Average house prices increased over the year in England to £281,000 (9.8%), in Wales to £195,000 (12.5%), in Scotland to £181,000 (16.9%) and in Northern Ireland to £153,000 (9.0%).

London continued to be the region with the lowest annual growth (7.5%) for the ninth consecutive month.

Rob Barnard, director of intermediaries at Masthaven Bank, said: “The continued ‘race for space’ created by the pandemic has continued to drive up house prices, with the tapering of stamp duty relief over the past year hardly slowing momentum down.

“While booming levels of buyer activity are certainly encouraging, it is difficult to know if they will last.

“The end of the government support schemes, as well as expected tax hikes in the new year, could serve to weaken demand going forward.

“Indeed, the country’s economic outlook over the coming winter looks uncertain, from rising inflation to extensive supply chain issues.

“Amid this backdrop, borrowers will require the guidance of specialist lenders now more than ever to ensure they can get on the housing ladder.

“Prospective buyers struggling to buy a home, or those who have seen their financial circumstances take a knock over the past 18 months, will need the advice and personalised products which specialist lenders can provide.

“It will be vital that specialist lenders continue to innovate and develop tailored products and collaborate with brokers to understand the unique and shifting needs of customers.”

Kevin Roberts, director at Legal & General Mortgage Club, added: “Structural factors have continued to drive unprecedented levels of buyer activity, from the enduring ‘race for space’ amid remote working, to the very affordable mortgage rates that are available to borrowers today.

“However, it is also possible that this uptick stems from the return of international buyers.

“In fact, our SmartrCriteria tool revealed that searches made on behalf of international buyers grew by 160% in August.

“Naturally, this coincided with the easing of international travel restrictions and the slowing of domestic purchase activity as the Stamp Duty holiday drew to a close.

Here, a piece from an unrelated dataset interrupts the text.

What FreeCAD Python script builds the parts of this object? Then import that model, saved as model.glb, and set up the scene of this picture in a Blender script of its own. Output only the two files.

“Whether such levels of demand will persist through Q4, however, is uncertain and seeking the guidance of an experienced adviser will be key as we face into the next few months.

“Independent mortgage advisers are well-placed to offer bespoke recommendations and inform borrowers of the best deals to help turn this corner.”

Anna Clare Harper, chief executive of SPI Capital, said: “The temporary stamp duty reduction, alongside billions of pounds worth of loans and grants, was designed to protect consumer and investor confidence through the pandemic.

“Combined with lockdown-led upsizing, low interest rates making finance cheap, and competition amongst lenders, this has added to housing demand and a price boom, whilst supply is restricted.

“The trouble is, rising house prices are in direct conflict with other government objectives.

“More expensive housing makes homeowners feel confident, which is great for the economy, but also makes housing less affordable and less accessible.

“This is a recipe for social disaster, since it comes at a time when many landlords are giving up due to the burden of laws and regulations affecting properties and their management.

“The housing market has the potential to solve many social, economic, and indeed political problems.

“However, it also has the potential to increase divides in society.

“Perhaps the most obvious are geographical and age divisions. Firstly, there’s the ‘North-South’ divide, to be tackled by ‘levelling up’.

“Secondly, there’s the widening gap between older and younger generations, which is most likely to be tackled through tax.

“In terms of what next, the housing market will continue to be vital to our economy, and also vital to the achievement of wider government policy.

“It’s hard to see a future without tax reform of some kind to level the playing fields between the older ‘haves’ and younger ‘have-nots’.”